The Straw Man and mis-representing others:

The mark of a charlatan is to defend his position or attack a critic by focusing on some of specific statement (“look at what he said”) or, rather than blasting his exact position (“look at what he means”more broadly, “look at what he stands for”) for the latter requires an extensive grasp of the proposed idea.

“Give me a few lines written by any man and I will find enough to get him hung” goes the saying attributed to Richelieu, Voltaire, Talleyrand

The great Karl Popper often started a discussion with an unerring representation of his opponent’s positions, often exhaustive, as if he were marketing them as his own ideas, before proceeding to systematically dismantle them.

 

The Merchandising of Virtue:

It is much more immoral to claim virtue without fully living with its direct consequences.

Virtue is not something you advertise. It is not an investment strategy. It is not a cost-cutting scheme. It is not a bookselling (or, worse, concert-ticket-selling) strategy.

 

Ergodicity:

The probabilities of success from a collection of people do not apply to an individual. Let us call the first set ensemble probability, and the second one time probability (since the first is concerned with a collection of people and the second with a single person through time).

To take stock: a situation is deemed non-ergodic when observed past probabilities do not apply to future processes. There is a “stop” somewhere, an absorbing barrier that prevents people with skin in the game from emerging from it-and to which the system will invariably tend.

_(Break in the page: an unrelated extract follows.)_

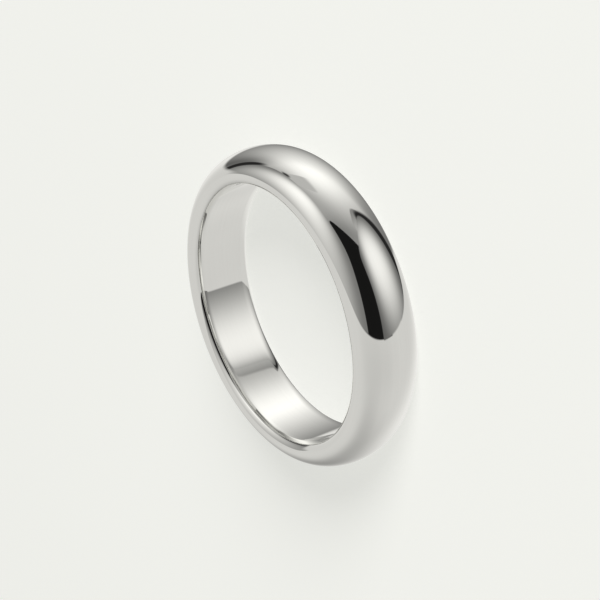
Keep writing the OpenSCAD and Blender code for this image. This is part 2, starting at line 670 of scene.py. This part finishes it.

Let us call these situations “ruin,” as there is no reversibility away from the condition. The central problem is that if there is a possibility of ruin, cost-benefit analyses are no longer possible.

Smoking a single cigarette is extremely benign, so a cost benefit analysis would deem it irrational to give up so much pleasure for so little risk! But it is the act of smoking that kills, at a certain number of packs per year, or tens of thousand of cigarettes-in other words, repeated serial exposure.